Ingrédients laitiers : « Il faut se préparer à des prix durablement élevés », selon la Rabobank
Pour Mary Keough Ledman, analyste spécialiste des produits laitiers à la Rabobank, les marchés doivent s’attendre à des prix des ingrédients laitiers durablement élevés. Les signaux d’une production laitière faible freinent notamment leur fabrication.
Mary Keough Ledman possède une connaissance approfondie des marchés et de la politique laitière nationaux et internationaux. Elle a une expérience de plus de trente ans dans la transformation des aliments, la politique agricole, la gestion des risques laitiers, l’information et la diffusion du marché ou encore la prévision des prix du lait et des produits laitiers.
La situation des prix des ingrédients laitiers est-elle inédite ?
Mary Keough Ledman - Le prix des commodités laitières a atteint effectivement des sommets inédits depuis 2014. L’indice Global Dairy Trade a augmenté de 4,6 % dans la seule journée du 18 janvier 2022. Les prix ont explosé sur tous les produits, de 5 % pour le beurre, de 1,1 % pour le fromage type cheddar, de 5 % pour la poudre de lait écrémée, de 5,6 % pour la poudre de lait grasse.
La demande chinoise a été très soutenue en 2021, même si elle s’est un peu allégée au second semestre. Ainsi, les importations chinoises ont au total augmenté de 16 % en 2021 par rapport à 2020, mais ont régressé à partir de septembre à -3 % sur la même période de l’année précédente. Le taux de croissance de la demande chinoise devrait se ralentir en 2022, surtout si les prix restent élevés. Leurs stocks sont suffisants.
Outre la demande chinoise, quelles sont les autres causes des prix élevés ?
M. K.-L. - La croissance de la production internationale de lait a connu un retournement lors du troisième trimestre 2021 dans la majeure partie des pays exportateurs. Les marchés devraient rester très tendus durant toute la campagne. Toutefois, les prix élevés tant pour le lait que pour les principaux ingrédients de gros volumes devraient inciter à un redémarrage de la croissance chez certains producteurs. Mais, l’inflation très élevée des coûts de production devrait freiner les plans d’expansion. De surcroît, les défis auxquels doivent faire face les laiteries, tant pour des aspects logistiques qu’en raison de l’incidence de la pandémie de coronavirus sur leurs équipes, vont limiter la capacité de ces acheteurs de lait à prendre en charge des volumes plus importants.

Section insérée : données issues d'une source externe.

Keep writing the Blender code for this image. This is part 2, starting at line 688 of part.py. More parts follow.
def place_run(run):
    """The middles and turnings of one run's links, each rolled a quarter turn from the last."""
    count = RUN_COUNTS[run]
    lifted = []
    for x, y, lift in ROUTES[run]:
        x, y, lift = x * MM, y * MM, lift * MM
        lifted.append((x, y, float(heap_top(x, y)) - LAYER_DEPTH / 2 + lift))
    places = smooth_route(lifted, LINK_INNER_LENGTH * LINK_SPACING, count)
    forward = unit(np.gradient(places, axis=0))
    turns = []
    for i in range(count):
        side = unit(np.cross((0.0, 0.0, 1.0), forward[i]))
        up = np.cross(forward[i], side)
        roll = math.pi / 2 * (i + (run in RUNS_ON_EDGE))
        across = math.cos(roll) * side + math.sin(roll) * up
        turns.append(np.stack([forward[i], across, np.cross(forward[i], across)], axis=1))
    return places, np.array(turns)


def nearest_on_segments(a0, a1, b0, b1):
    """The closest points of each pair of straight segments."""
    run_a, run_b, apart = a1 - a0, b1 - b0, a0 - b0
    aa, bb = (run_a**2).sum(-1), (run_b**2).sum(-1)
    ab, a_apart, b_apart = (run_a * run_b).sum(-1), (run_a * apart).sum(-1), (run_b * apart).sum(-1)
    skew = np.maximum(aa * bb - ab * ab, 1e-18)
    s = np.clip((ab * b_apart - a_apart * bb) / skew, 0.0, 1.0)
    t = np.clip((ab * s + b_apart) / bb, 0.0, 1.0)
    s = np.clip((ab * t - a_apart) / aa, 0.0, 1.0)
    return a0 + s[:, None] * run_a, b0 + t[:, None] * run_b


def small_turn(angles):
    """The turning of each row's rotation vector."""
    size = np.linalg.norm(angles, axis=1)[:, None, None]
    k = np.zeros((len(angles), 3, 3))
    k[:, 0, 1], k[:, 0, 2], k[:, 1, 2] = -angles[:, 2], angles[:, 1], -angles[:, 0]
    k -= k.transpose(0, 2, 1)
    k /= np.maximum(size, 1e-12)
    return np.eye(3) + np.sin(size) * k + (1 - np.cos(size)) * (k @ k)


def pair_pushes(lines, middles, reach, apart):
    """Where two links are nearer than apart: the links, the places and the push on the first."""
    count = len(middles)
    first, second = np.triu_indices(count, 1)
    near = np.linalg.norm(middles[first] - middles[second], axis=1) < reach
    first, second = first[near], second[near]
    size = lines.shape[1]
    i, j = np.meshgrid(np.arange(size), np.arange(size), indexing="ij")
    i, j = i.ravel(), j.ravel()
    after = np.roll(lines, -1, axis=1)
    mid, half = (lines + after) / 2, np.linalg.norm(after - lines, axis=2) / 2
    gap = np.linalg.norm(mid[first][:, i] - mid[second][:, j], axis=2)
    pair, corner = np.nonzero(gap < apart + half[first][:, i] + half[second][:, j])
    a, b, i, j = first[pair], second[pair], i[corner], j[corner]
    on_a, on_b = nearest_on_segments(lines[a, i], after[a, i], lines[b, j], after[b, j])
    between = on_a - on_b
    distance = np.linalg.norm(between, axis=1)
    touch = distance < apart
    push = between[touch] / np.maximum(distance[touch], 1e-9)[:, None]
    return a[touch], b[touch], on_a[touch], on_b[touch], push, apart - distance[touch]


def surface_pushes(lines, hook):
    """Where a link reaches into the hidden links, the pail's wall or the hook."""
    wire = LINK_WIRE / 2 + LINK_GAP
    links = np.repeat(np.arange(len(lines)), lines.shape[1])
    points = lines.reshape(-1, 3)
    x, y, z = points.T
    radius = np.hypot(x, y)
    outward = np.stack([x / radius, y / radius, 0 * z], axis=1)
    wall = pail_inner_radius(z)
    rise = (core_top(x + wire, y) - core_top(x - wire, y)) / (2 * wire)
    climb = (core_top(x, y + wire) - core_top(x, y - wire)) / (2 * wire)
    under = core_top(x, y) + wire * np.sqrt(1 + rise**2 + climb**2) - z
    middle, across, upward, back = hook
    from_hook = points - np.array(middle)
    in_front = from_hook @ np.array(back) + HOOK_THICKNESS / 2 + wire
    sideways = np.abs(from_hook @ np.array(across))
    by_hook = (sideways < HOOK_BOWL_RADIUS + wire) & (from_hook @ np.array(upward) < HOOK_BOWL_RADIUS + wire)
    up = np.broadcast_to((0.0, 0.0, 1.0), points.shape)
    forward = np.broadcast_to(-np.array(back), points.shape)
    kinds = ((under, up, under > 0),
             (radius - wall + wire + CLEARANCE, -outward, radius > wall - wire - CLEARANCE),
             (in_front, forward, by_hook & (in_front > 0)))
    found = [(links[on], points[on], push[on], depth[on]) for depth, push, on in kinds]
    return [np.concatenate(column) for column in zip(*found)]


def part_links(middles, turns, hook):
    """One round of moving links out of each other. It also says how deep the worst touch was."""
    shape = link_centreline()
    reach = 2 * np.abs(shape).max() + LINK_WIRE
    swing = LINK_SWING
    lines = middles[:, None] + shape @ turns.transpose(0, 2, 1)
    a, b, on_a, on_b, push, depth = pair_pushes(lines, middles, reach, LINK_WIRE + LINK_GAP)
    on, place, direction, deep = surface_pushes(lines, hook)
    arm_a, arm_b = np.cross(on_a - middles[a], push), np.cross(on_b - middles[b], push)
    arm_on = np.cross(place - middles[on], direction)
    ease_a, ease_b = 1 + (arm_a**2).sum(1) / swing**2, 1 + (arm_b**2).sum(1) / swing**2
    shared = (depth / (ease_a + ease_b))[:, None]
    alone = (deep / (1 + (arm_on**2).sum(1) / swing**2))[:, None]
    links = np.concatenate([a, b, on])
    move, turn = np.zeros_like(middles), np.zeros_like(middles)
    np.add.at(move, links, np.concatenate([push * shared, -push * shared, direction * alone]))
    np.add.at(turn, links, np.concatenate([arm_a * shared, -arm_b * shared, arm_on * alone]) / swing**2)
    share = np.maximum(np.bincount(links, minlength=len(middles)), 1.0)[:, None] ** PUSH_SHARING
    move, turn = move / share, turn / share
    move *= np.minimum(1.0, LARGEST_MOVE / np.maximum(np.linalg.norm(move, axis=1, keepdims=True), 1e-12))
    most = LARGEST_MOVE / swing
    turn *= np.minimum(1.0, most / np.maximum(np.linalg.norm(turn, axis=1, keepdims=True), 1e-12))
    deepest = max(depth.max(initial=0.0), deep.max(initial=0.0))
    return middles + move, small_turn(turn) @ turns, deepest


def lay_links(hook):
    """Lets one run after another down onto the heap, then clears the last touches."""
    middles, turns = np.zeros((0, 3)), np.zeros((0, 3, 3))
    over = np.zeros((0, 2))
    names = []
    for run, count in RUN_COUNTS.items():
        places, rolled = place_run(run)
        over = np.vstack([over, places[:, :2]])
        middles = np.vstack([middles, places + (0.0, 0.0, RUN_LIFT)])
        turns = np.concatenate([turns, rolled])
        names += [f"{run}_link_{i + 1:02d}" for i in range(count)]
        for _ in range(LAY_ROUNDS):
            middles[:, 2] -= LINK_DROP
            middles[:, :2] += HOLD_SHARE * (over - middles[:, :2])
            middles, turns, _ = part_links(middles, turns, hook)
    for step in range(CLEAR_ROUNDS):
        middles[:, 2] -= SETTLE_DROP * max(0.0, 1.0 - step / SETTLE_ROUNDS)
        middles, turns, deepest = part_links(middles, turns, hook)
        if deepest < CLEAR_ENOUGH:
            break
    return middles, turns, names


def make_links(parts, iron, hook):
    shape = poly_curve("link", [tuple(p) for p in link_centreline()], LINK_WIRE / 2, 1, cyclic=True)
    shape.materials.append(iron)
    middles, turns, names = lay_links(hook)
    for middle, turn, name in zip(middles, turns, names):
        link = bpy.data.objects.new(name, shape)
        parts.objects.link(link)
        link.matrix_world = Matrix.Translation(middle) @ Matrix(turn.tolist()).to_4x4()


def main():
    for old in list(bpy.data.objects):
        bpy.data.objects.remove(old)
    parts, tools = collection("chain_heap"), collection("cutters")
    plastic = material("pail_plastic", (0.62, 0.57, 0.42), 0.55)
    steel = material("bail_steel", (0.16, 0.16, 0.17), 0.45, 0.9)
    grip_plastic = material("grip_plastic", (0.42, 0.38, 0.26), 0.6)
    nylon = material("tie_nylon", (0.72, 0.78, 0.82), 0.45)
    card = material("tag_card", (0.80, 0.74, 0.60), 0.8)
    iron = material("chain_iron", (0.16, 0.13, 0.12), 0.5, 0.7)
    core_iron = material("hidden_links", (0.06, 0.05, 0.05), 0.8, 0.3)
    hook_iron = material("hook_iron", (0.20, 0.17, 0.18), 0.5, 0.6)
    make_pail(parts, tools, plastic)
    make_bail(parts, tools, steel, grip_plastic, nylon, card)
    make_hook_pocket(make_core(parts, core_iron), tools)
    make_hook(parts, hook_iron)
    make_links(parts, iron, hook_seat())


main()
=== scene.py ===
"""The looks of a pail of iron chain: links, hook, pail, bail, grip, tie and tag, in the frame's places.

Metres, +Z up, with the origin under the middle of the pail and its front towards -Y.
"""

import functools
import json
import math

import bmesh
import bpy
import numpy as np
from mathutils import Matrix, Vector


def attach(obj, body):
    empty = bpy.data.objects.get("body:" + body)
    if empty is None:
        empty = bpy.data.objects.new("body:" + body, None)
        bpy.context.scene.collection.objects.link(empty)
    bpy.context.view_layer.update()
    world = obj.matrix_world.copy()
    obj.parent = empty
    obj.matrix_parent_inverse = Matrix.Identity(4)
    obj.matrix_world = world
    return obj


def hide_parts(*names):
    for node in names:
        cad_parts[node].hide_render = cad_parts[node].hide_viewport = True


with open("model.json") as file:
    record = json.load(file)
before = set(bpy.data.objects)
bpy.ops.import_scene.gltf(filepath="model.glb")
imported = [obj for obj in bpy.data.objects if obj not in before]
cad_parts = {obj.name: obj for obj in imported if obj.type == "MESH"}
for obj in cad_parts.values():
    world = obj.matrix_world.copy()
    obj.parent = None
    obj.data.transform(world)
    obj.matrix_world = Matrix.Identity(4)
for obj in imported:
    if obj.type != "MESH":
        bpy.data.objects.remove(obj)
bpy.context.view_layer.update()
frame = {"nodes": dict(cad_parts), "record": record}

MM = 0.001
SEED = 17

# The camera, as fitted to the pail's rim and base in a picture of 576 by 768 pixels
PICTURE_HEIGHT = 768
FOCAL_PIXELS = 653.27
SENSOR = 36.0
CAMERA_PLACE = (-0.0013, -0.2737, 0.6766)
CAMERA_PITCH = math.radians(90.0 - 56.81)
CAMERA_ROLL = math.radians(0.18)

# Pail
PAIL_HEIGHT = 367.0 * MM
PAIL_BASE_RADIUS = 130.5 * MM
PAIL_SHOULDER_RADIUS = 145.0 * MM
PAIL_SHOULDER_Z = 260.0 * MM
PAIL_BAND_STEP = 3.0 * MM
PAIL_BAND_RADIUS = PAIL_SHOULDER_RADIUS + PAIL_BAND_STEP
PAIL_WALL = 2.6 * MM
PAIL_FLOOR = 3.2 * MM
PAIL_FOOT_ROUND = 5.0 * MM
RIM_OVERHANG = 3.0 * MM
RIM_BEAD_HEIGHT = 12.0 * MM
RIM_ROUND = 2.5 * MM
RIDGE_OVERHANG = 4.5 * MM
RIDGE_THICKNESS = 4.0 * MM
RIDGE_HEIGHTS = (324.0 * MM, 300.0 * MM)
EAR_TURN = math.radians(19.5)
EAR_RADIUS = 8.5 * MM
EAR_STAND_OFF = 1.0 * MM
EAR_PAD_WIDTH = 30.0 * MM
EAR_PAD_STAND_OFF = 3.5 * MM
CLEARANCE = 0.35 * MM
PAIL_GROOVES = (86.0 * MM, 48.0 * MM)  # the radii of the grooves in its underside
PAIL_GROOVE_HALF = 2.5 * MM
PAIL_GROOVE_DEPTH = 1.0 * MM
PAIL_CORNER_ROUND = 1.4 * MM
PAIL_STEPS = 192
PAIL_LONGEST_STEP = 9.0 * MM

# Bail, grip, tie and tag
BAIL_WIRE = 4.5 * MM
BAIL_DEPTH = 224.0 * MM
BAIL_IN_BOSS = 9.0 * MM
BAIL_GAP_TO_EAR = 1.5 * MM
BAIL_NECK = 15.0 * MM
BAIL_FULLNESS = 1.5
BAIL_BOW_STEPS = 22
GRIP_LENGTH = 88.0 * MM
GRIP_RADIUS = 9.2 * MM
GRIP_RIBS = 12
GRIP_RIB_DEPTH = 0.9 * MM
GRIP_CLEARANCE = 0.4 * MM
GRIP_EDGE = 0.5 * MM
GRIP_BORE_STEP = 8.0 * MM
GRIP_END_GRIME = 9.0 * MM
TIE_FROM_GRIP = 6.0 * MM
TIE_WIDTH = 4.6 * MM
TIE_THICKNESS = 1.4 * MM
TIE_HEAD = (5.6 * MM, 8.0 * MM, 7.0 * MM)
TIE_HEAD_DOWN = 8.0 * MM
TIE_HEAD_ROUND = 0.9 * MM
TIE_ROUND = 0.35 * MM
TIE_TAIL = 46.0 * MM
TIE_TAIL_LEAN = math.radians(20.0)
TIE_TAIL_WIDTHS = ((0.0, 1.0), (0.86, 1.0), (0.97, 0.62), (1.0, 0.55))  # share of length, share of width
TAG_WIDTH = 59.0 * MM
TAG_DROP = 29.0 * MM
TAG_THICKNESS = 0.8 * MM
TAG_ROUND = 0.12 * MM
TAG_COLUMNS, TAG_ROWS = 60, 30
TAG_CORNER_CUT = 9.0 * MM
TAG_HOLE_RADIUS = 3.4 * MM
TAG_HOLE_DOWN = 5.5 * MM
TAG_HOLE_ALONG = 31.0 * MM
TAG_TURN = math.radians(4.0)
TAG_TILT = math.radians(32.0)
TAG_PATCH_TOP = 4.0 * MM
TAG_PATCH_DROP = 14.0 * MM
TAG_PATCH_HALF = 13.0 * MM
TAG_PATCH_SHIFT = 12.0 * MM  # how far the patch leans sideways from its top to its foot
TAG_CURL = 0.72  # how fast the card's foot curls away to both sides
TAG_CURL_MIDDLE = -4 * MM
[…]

Les principaux producteurs sont-ils en décroissance ?
M. K.-L. - La production laitière de la Nouvelle-Zélande a, par exemple, lourdement chuté en décembre 2021 de 5 % et la collecte entre mars et mai 2021 y a été très élevée, ce qui rend quasiment impossible une croissance comparable en 2022.
Aux États-Unis, la croissance de la collecte s’est retournée à partir de novembre. L’augmentation des prix stimule de nouveau la production, mais la taille du troupeau laitier américain restera inférieure à celle des années précédentes au moins jusqu’au second semestre 2022.
La forte demande sur les marchés du beurre et des poudres de lait devrait faire passer les prix du lait américain de classe IV (lait transformé en beurre et poudre maigre, NDLR) au-dessus de ceux de la classe III (lait utilisé pour les fabrications fromagères, NDLR) durant une bonne partie de l’année.
Peut-on prévoir une détente dans les prochains mois ?
M. K.-L. - Les prix devraient rester durablement élevés, même s’ils ne devaient pas se maintenir aux prix les plus hauts atteints certains jours. Il faut, en effet, se souvenir que les périodes assez longues de prix bas dans les dernières années étaient liées, d’une part, à l’augmentation très rapide de la collecte néo-zélandaise et, d’autre part, à la fin des quotas laitiers dans l’Union européenne qui, eux, se combinaient avec des stocks lourds dans des marchés plombés. Aujourd’hui, la situation est profondément différente, avec, notamment, des stocks très bas et des disponibilités en lait faibles qui freinent la transformation en ingrédients laitiers.